Fact-finding mission participants say 'sustainable solution' should recognize new realities, offering stability, security, and self-determination to people in region; deny breeding ground to new al-Qaeda threat
WASHINGTON, March 12 /PRNewswire-USNewswire/ -- Members of a distinguished panel of foreign policy experts, some recently returned from a fact-finding mission in Western Sahara, called on US and international policymakers yesterday to take a fresh look at ways to break the deadlock and work towards a realistic, sustainable solution to the decades-old regional conflict. Panelists pointed to alarming intelligence reports of al-Qaeda terrorists in the Sahel, and said autonomy under Moroccan sovereignty offered the "best practical way forward" to provide stability, security, and self-determination to the Sahrawi population. The experts noted the sharp contrast between the thriving society today in Morocco-administered W. Sahara and bleak conditions in Polisario-controlled refugee camps in Algeria.
Hosted by the Middle East Institute, the policymakers roundtable on the Western Sahara included: Ambassador David Welch, Former Assistant Secretary of State for Near Eastern Affairs; Dr. J. Peter Pham, Senior Fellow, National Committee on American Foreign Policy; Sam Spector, former corporate associate at Weil, Gotshal and Manges LLP, former Fulbright Fellow, and Associate on a project examining Middle East political change for the Secretary of Defense; Larry Velte, Professor, NESA Center for Strategic Studies, National Defense University; and Ambassador Wendy Chamberlain, President, Middle East Institute, and former Ambassador to Pakistan.
Welch said a number of approaches have been tried to resolve the Western Sahara but have failed to break the stalemate. The UN referendum process in the 1990's, he said, "never got past disagreements over who votes and what they vote on." The current UN-mediated negotiations process began in 2007 when Morocco offered its compromise autonomy plan, which Welch called a step forward that deserved more serious consideration than it has received in negotiations to date.
Spector, author of "Western Sahara and the Self-Determination Debate" (Middle East Quarterly), called "Morocco's autonomy proposal the best practical way forward. It is also a valid legal framework for self-determination," answering the UN Security Council's call for "a just, lasting and mutually acceptable political solution" that provides for "self-determination of the people of W. Sahara." Spector said international legal scholars frame self-determination as a continuum of ways to achieve self-governance. He said some scholars "blame the deadlock on resolving the W. Sahara in part on framing self-determination only as independence," an ideological position Algeria and the Polisario have insisted on for decades, but not reflecting the realities of evolving legal concepts of self-determination.

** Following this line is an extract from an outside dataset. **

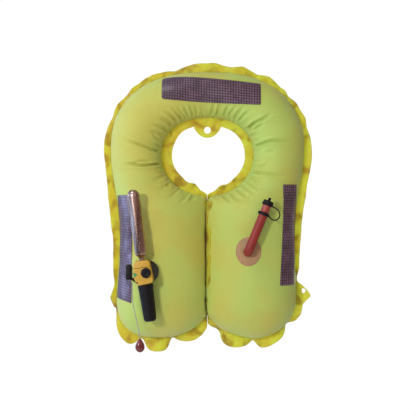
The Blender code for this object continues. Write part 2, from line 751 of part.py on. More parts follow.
def housing(base, look):
    """Body and the collar above its groove, cut out for the parts inside."""
    outline = rounded([(x * MM, z * MM) for x, z in BODY_OUTLINE], 1.6 * MM, 2)
    body, collar = [finish(name, plate(outline, -BODY_FRONT, -BODY_BACK), look["yellow"], base)
                    for name in ("inflator_body", "bayonet_collar")]
    for made in (body, collar):
        soften(made, 1.6 * MM)
    facing = (math.pi / 2, 0, 0)
    top = BODY_SPLIT - 0.2 * MM
    cut(body, cutter("body_top_cutter", block((-FAR, -FAR, top), (FAR, FAR, FAR)), base))
    boss = scaled([(0, -36), (11.2, -36), (12, -35.2), (12, -22), (0, -22)])
    fuse(body, cutter("cap_boss", turned(boss, 24), base))
    cut(body, bore("stem_bore", 3.5 * MM, -30 * MM, 30 * MM, base, NUT, facing))
    cut(body, bore("pin_bore", 1.75 * MM, -10 * MM, 20 * MM, base))
    cut(body, bore("pin_chamber", 4.7 * MM, -FAR, -5 * MM, base))
    half = LEVER_THICK / 2 + 0.4 * MM
    cut(body, cutter("lever_slot", block((-40 * MM, -half, -24.5 * MM), (-2 * MM, half, -9 * MM)), base))
    cut(body, bore("pivot_bore", 1.5 * MM, -17 * MM, 17 * MM, base, LEVER_PIVOT, facing, 12))
    cut(body, cutter("indicator_recess", indicator_shape(0.35 * MM, INDICATOR_SEAT, 30 * MM), base))
    cut(body, bore("plug_recess", 2.2 * MM, 18 * MM, 30 * MM, base, PLUG, facing, 12))
    low = BODY_SPLIT + 0.2 * MM
    cut(collar, cutter("collar_low_cutter", block((-FAR, -FAR, -FAR), (FAR, FAR, low)), base))
    cut(collar, bore("neck_socket", 6.6 * MM, 16 * MM, 40 * MM, base))
    cut(collar, bore("tip_bore", 4.2 * MM, 5 * MM, 20 * MM, base))


def bore(name, radius, low, high, base, location=(0, 0, 0), rotation=(0, 0, 0), segments=20):
    shape = turned([(0, low), (radius, low), (radius, high), (0, high)], segments)
    return cutter(name, shape, base, location, rotation)


def indicator_shape(margin, low, high):
    """Triangle that points right, on the body's front."""
    reach = INDICATOR_REACH + margin
    left = INDICATOR.x - reach * 0.7
    points = [(left, INDICATOR.y + reach), (INDICATOR.x + reach, INDICATOR.y), (left, INDICATOR.y - reach)]
    return plate(points, -high, -low)


def firing_parts(base, look):
    finish("status_indicator", indicator_shape(0, 18.8 * MM, 20.6 * MM), look["green"], base)
    plug = [(0, 18.4), (1.9, 18.4), (1.9, 20.2), (1.4, 20.6), (0, 20.6)]
    finish("body_plug", turned(scaled(plug), 12), look["red"], base, PLUG, (math.pi / 2, 0, 0), 35)
    pin = [(0, -16.6), (1.2, -16.6), (1.2, 16.6), (0, 16.6)]
    finish("lever_pivot_pin", turned(scaled(pin), 12), look["steel"], base, LEVER_PIVOT, (math.pi / 2, 0, 0), 35)
    lever_axis = empty("lever_axis", LEVER_PIVOT, parent=base)
    outline = [(-19, 32), (-13.5, 32), (-12.6, 10), (-8.0, 6.8), (-3.4, 4.6), (3.4, 2.6), (9.8, -3.6), (12.2, -3.6),
               (12.2, -6.1), (3.0, -4.6), (-4.5, -3.2), (-11, 1.2), (-19, 10)]
    shape = rounded([(x * MM, z * MM) for x, z in outline], 1.1 * MM, 2)
    lever = finish("firing_lever", plate(shape, -LEVER_THICK / 2, LEVER_THICK / 2), look["black"], lever_axis)
    cut(lever, bore("lever_eye", 1.6 * MM, -10 * MM, 10 * MM, lever_axis, (0, 0, 0), (math.pi / 2, 0, 0), 12))
    upright = Vector((-math.sin(INFLATOR_LEAN), math.cos(INFLATOR_LEAN)))
    level = Vector((upright.y, -upright.x))
    head = []
    for a, b in ((-1, 1), (1, 1), (1, -1), (-1, -1)):
        head.append((Vector(GRIP_CENTRE) + level * a * GRIP_HALF[0] + upright * b * GRIP_HALF[1]) * MM)
    grip = rounded(head, 5.4 * MM, 4)
    fuse(lever, cutter("lever_head", plate(grip, -LEVER_THICK, LEVER_THICK), lever_axis))
    pin_axis = empty("pin_axis", (0, 0, 0), parent=base)
    point = [(0, -20.8), (4.0, -20.8), (4.0, -18.8), (1.4, -18.8), (1.4, 5.2), (0, 9.2)]
    finish("piercing_pin", turned(scaled(point), 16), look["steel"], pin_axis, smooth=35)
    spring("pin_return_spring", 3.4 * MM, 0.45 * MM, -18.4 * MM, -5.4 * MM, 5, look["steel"], base)
    seat = [(3.4, 16.3), (6.2, 16.3), (6.2, 17.4), (3.4, 17.4)]
    finish("cylinder_seat_gasket", turned(scaled(seat), 16), look["rubber"], base, smooth=35)


def cylinder(base, look):
    """Steel bottle with an open neck, and the thin disc that seals it."""
    axis = empty("cylinder_axis", (0, 0, 0), parent=base)
    outer = [(6.2, 18.7), (6.2, 30), (6.6, 32), (8.6, 35.5), (12.4, 39), (13.8, 43), (14.0, 47), (14.0, 169)]
    dome = [(14.0 * math.cos(a), 169 + 15 * math.sin(a)) for a in [math.pi / 2 * i / 6 for i in range(1, 6)]]
    hollow = [(0, 180), (8.4, 177), (11.8, 169), (11.8, 46), (8.5, 39), (3.2, 33), (3.2, 18.7)]
    profile = outer + dome + [(0, 184)] + hollow
    finish("co2_cylinder", turned(scaled(profile), 24), look["steel"], axis, smooth=35)
    disc = [(0, 17.8), (5.4, 17.8), (5.4, 18.4), (0, 18.4)]
    finish("cylinder_seal_disc", turned(scaled(disc), 16), look["brass"], axis, smooth=35)


def sensing_parts(base, look):
    """Cap under the body with the cartridge, its tablet, and the sprung striker."""
    cap_axis = empty("sensing_cap_axis", (0, 0, 0), parent=base)
    cap = [(14.6, -27.2), (16.4, -27.2), (16.8, -28.2), (16.4, -40), (14.4, -101), (13.4, -106), (10.5, -108.8),
           (0, -109.6), (0, -105.4), (11, -104.8), (12.0, -100), (14.2, -40)]
    finish("sensing_cap", turned(scaled(cap), 24), look["black"], cap_axis, smooth=35)
    seal = [(12.3, -33.5), (14.0, -33.5), (14.0, -31.5), (12.3, -31.5)]
    finish("cap_seal_ring", turned(scaled(seal), 20), look["rubber"], base, smooth=35)
    spool = [(0, -101.5), (10.6, -101.5), (10.6, -99.5), (3.6, -99.5), (3.6, -80.5), (10.6, -80.5), (10.6, -78.5), (0, -78.5)]
    finish("sensing_cartridge", turned(scaled(spool), 20), look["white"], base, smooth=35)
    tablet = [(3.9, -98), (9.6, -98), (9.6, -82), (3.9, -82)]
    finish("soluble_tablet", turned(scaled(tablet), 20), look["white"], base, smooth=35)
    striker_axis = empty("striker_axis", (0, 0, 0), parent=base)
    striker = [(0, -66), (9.6, -66), (9.6, -62.5), (1.5, -62.5), (1.5, -31), (0, -30)]
    finish("striker", turned(scaled(striker), 16), look["black"], striker_axis, smooth=35)
    spring("striker_spring", 7.2 * MM, 0.7 * MM, -78.2 * MM, -66.3 * MM, 4, look["steel"], base)


# ---------------------------------------------------------------- pull cord

def pull_cord(look):
    route = through([Vector(point) * MM for point in CORD_ROUTE], 24)
    curve = bpy.data.curves.new("pull_cord", "CURVE")
    curve.dimensions = "3D"
    curve.bevel_depth = CORD_R
    curve.bevel_resolution = 2
    curve.use_fill_caps = True
    line = curve.splines.new("POLY")
    line.points.add(len(route) - 1)
    for point, place in zip(line.points, route):
        point.co = (*place, 1)
    made = bpy.data.objects.new("pull_cord", curve)
    curve.materials.append(look["cord"])
    bpy.context.collection.objects.link(made)
    drop = [(0, -15), (3.5, -14.4), (7.5, -11.8), (10.0, -7.5), (10.6, -3), (9.6, 2.5), (7.0, 8), (4.4, 12),
            (3.2, 14.2), (2.2, 15), (0, 15)]
    bm = turned(scaled(drop), 18)
    bmesh.ops.scale(bm, vec=(1, 0.62, 1), verts=bm.verts)
    finish("pull_toggle", bm, look["red"], None, TOGGLE, smooth=35)


def build():
    clear_scene()
    look = colours()
    front = panel("front_panel", 1, look["panel"])
    panel("back_panel", -1, look["panel"])
    outer_flange(look["flange"])
    neck_flange(look["flange"])
    slit_flange("left_slit_flange", -1, look["flange"])
    slit_flange("right_slit_flange", 1, look["flange"])
    side_tab("left_eyelet_tab", -1, LEFT_TAB_Z, LEFT_TAB_TURN, look["flange"])
    side_tab("right_eyelet_tab", 1, RIGHT_TAB_Z, 0.0, look["flange"])
    side_tape("left_reflective_tape", -1, LEFT_TAPE_SPAN, (2.6, 5.5), (35, 37), look["tape"])
    side_tape("right_reflective_tape", 1, RIGHT_TAPE_SPAN, (8, 11), (42, 43), look["tape"])
    find = surface_finder(front)
    top_tape(find, look["tape"])
    oral_flange(find, look["tan"])
    oral_inflator(look)
    gas_inflator(look)
    pull_cord(look)


build()
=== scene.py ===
"""Looks of an inflated life jacket bladder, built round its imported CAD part.

Row frame: metres, +Z up, front towards -Y, origin at the eyelet hole above the neck opening.
"""

import math

import bmesh
import bpy
import numpy as np
from mathutils import Matrix, Vector
from mathutils.bvhtree import BVHTree


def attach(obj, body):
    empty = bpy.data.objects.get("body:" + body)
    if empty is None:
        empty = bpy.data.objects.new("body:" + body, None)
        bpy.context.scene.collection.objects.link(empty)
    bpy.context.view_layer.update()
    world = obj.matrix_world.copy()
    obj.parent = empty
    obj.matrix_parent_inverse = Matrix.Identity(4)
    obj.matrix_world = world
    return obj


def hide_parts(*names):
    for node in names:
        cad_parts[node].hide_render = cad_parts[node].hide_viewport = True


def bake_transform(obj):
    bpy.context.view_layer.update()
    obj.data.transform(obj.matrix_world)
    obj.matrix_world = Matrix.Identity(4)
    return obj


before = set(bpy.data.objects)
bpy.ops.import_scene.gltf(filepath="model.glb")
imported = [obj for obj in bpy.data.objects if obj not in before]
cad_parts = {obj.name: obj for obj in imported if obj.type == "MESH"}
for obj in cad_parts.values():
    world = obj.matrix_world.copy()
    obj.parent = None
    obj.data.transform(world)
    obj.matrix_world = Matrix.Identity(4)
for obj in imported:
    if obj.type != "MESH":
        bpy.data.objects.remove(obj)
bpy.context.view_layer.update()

MM = 0.001
TO_FRONT = Matrix.Rotation(math.pi / 2, 4, "X")
BLADDER = "bladder"


# ---------------------------------------------------------------- camera

VIEW_DISTANCE = 2.2
VIEW_CENTRE = (0.0014, -0.1789)
VIEW_WIDTH = 0.9568
SENSOR = 36.0


def make_camera():
    data = bpy.data.cameras.new("camera")
    data.sensor_width = SENSOR
    data.lens = SENSOR * VIEW_DISTANCE / VIEW_WIDTH
    made = bpy.data.objects.new("camera", data)
    made.location = (VIEW_CENTRE[0], -VIEW_DISTANCE, VIEW_CENTRE[1])
    made.rotation_euler = (math.pi / 2, 0, 0)
    bpy.context.scene.collection.objects.link(made)
    bpy.context.scene.camera = made


make_camera()


# ---------------------------------------------------------------- mesh helpers


def smooth(t):
    t = np.clip(t, 0.0, 1.0)
    return t * t * (3 - 2 * t)


def link(name, mesh, look, shaded=True):
    made = bpy.data.objects.new(name, mesh)
    bpy.context.scene.collection.objects.link(made)
    for one in look if isinstance(look, (list, tuple)) else [look]:
        mesh.materials.append(one)
    if shaded:
        mesh.shade_smooth()
    return made


def mesh_of(name, points, faces, uv=None):
    mesh = bpy.data.meshes.new(name)
    mesh.from_pydata([tuple(p) for p in np.asarray(points, float).reshape(-1, 3)], [], faces)
    mesh.update()
    if uv is not None:
        layer = mesh.uv_layers.new(name="UVMap")
        flat = np.asarray(uv, float).reshape(-1, 2)
        corners = np.zeros(len(mesh.loops), int)
        mesh.loops.foreach_get("vertex_index", corners)
        layer.data.foreach_set("uv", flat[corners].ravel())
    return mesh


def grid_faces(rows, cols, offset=0, flip=False, closed=False):
    faces = []
    last = rows if closed else rows - 1
    for i in range(last):
        k = (i + 1) % rows
        for j in range(cols - 1):
            here, there = offset + i * cols + j, offset + k * cols + j
            face = (here, here + 1, there + 1, there)
            faces.append(face[::-1] if flip else face)
    return faces


def thicken(obj, width, offset=0.0):
    step = obj.modifiers.new("thickness", "SOLIDIFY")
    step.thickness = width
    step.offset = offset


def bake(obj):
    """Replace an object's mesh by what its modifiers make of it."""
    bpy.context.view_layer.update()
    seen = obj.evaluated_get(bpy.context.evaluated_depsgraph_get())
    mesh = bpy.data.meshes.new_from_object(seen)
    old = obj.data
    obj.modifiers.clear()
    obj.data = mesh
    bpy.data.meshes.remove(old)


def crisp(obj, degrees=38):
    obj.data.shade_smooth()
    obj.data.set_sharp_from_angle(angle=math.radians(degrees))
    return obj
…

Pham said that the prospect of the Polisario ruling an independent W. Sahara "couldn't be a less promising state." He said by almost every measure -- governance structure and experience, resource base, a common sense of nationhood -- the Polisario fails the test. "The last thing Africa needs is another 'failed state', much less one in a geopolitically sensitive area like the Sahara."
Pham added that the Polisario's poor record on refugee rights, trafficking contraband, military training, and bleak conditions in the camps "is a classic profile for potential terrorist recruitment." He noted that al-Qaeda in the Islamic Maghreb has established a strong foothold in the Maghreb and Sahel, has linked up with drug traffickers in the region, and was casting a wide net for recruits. Pham contrasted the conditions in the camps with thriving economic and social conditions in Morocco-administered W. Sahara, to which refugees "are willing to risk passage over very inhospitable terrain to reach."
Chamberlain concluded the roundtable saying "the human cost of doing nothing is too high." She said that whether refugees in the desert camps number 90,000 or 50,000 (Algeria refuses a census), "these people are still stewing in refugee camps and that's unacceptable."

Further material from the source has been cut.